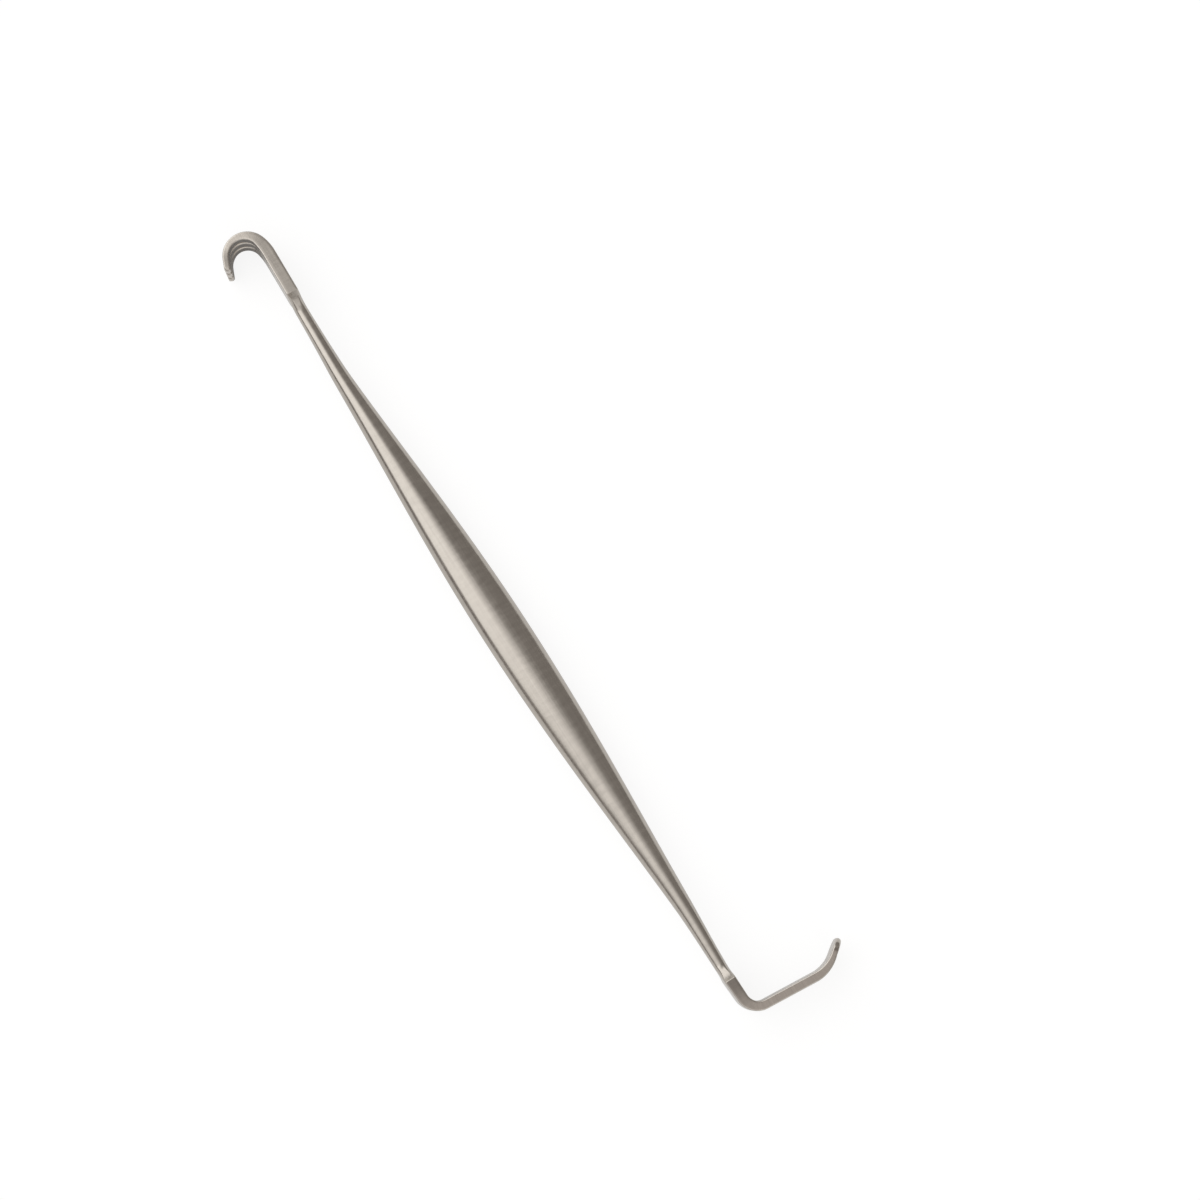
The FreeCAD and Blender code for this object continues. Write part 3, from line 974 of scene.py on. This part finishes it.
def makeWorld():
    world = bpy.data.worlds.new("room")
    bpy.context.scene.world = world
    world.use_nodes = True
    tree = world.node_tree
    background = tree.nodes["Background"]

    # angles from straight overhead towards +Y and towards +X, in degrees
    direction = TreeValue(tree, tree.nodes.new("ShaderNodeTexCoord").outputs["Generated"])
    x, y, height = axisValues(tree, direction)
    across = mathNode(tree, "DEGREES", mathNode(tree, "ARCTAN2", y, height))
    along = mathNode(tree, "DEGREES", mathNode(tree, "ARCTAN2", x, height))

    def softEdge(past, softness):
        return smoothNode(tree, past / (2.0 * softness) + 0.5)

    fade = smoothNode(tree, along, room["fadeStart"], room["fadeEnd"])
    left = mixed(room["left"], room["fadedLeft"], fade)
    right = mixed(room["right"], room["fadedRight"], fade)
    leftSoftness = mixed(room["leftSoftness"], room["fadedLeftSoftness"], fade)
    rightSoftness = mixed(room["rightSoftness"], room["fadedRightSoftness"], fade)
    fromLeft = softEdge(across - left, leftSoftness)
    fromRight = softEdge(right - across, rightSoftness)
    share = fromLeft * fromRight * mixed(1.0, room["fadedStrength"], fade)

    # low over both ends of the instrument the light reaches across, so the flares pick it up
    steep = mathNode(tree, "ABSOLUTE", along)
    low = smoothNode(tree, steep, room["endStart"], room["endFull"])
    acrossEnd = softEdge(room["endRight"] - across, room["endSoftness"])
    endShare = low * acrossEnd * fromLeft * mixed(1.0, room["farEndStrength"], fade)
    share = mathNode(tree, "MAXIMUM", share, endShare)

    # the camera itself sees plain white
    seen = TreeValue(tree, tree.nodes.new("ShaderNodeLightPath").outputs["Is Camera Ray"])
    shown = colourNode(tree, colourNode(tree, room["dim"], room["window"], share), (1, 1, 1, 1), seen)
    tree.links.new(shown.socket, background.inputs["Color"])


table = {
    "size": 3000.0,
    "albedo": (0.2, 0.2, 0.2, 1),
    "albedoInSteel": (0.6, 0.6, 0.6, 1),
    "glow": 0.855,
    "glowInSteel": 0.34,
}


def makeTable():
    low = cadBounds[0]
    half = table["size"] / 2 * mm
    mesh = bpy.data.meshes.new("table")
    corners = [(x, y, low.z) for x, y in ((-half, -half), (half, -half), (half, half), (-half, half))]
    mesh.from_pydata(corners, [], [(0, 1, 2, 3)])
    top = bpy.data.objects.new("table", mesh)
    bpy.context.scene.collection.objects.link(top)
    paint = bpy.data.materials.new("paleTable")
    paint.use_nodes = True
    tree = paint.node_tree
    tree.nodes.remove(tree.nodes["Principled BSDF"])
    matt = tree.nodes.new("ShaderNodeBsdfDiffuse")

    # it looks white to the camera and pale in the steel, and still takes the instrument's shadow
    rays = tree.nodes.new("ShaderNodeLightPath").outputs
    kinds = ("Is Camera Ray", "Is Glossy Ray", "Is Transmission Ray")
    camera, glossy, through = [TreeValue(tree, rays[kind]) for kind in kinds]
    albedo = colourNode(tree, table["albedoInSteel"], table["albedo"], camera)
    tree.links.new(albedo.socket, matt.inputs["Color"])
    strength = camera * table["glow"] + (glossy + through) * table["glowInSteel"]
    glow = tree.nodes.new("ShaderNodeEmission")
    tree.links.new(strength.socket, glow.inputs["Strength"])
    both = tree.nodes.new("ShaderNodeAddShader")
    tree.links.new(matt.outputs[0], both.inputs[0])
    tree.links.new(glow.outputs[0], both.inputs[1])
    tree.links.new(both.outputs[0], tree.nodes["Material Output"].inputs["Surface"])
    mesh.materials.append(paint)
    return top


# the camera, as worked out from the photograph's perspective, in pixels of its 1200 wide frame
# height, middleShift, nearest and sensor are in mm
shot = {
    "frame": 1200,
    "focal": 3177.0,
    "straightBelow": (530.0, 978.0),
    "handleMiddle": (509.4, 637.1),
    "handleDirection": (0.5439, 0.8393),
    "handleReach": 340.0,
    "middleShift": -0.45,
    "height": 539.4,
    "nearest": 10.0,
    "sensor": 36.0,
}


def makeCamera():
    half = shot["frame"] / 2

    def ray(pixel):
        return Vector((pixel[0] - half, half - pixel[1], -shot["focal"]))

    down = ray(shot["straightBelow"]).normalized()

    def onMiddlePlane(reach):
        pixel = [place + reach * step for place, step in zip(shot["handleMiddle"], shot["handleDirection"])]
        sight = ray(pixel)
        return sight * (shot["height"] * mm / sight.dot(down))

    alongX = (onMiddlePlane(shot["handleReach"]) - onMiddlePlane(-shot["handleReach"])).normalized()
    up = -down
    origin = onMiddlePlane(0) + alongX * (shot["middleShift"] * mm)
    turn = Matrix((alongX, up.cross(alongX), up)).transposed().to_4x4()
    camera = bpy.data.objects.new("camera", bpy.data.cameras.new("camera"))
    bpy.context.scene.collection.objects.link(camera)
    camera.matrix_world = (Matrix.Translation(origin) @ turn).inverted()
    camera.data.sensor_width = shot["sensor"]
    camera.data.lens = shot["sensor"] * shot["focal"] / shot["frame"]
    camera.data.clip_start = shot["nearest"] * mm
    bpy.context.scene.camera = camera


steel = makeSteel()
print("satin steel made")
body = makeRetractor(steel)
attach(body, "root")
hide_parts("retractor")
print("retractor: one skin over its CAD solid")

makeTable()
makeWorld()
makeCamera()
bpy.context.scene.view_settings.view_transform = "Standard"
print("table, light and camera set")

Aim of the task: Take every line above carrying "scene" and return it.

The reply:
The FreeCAD and Blender code for this object continues. Write part 3, from line 974 of scene.py on. This part finishes it.
    bpy.context.scene.world = world
    bpy.context.scene.collection.objects.link(top)
    bpy.context.scene.collection.objects.link(camera)
    bpy.context.scene.camera = camera
bpy.context.scene.view_settings.view_transform = "Standard"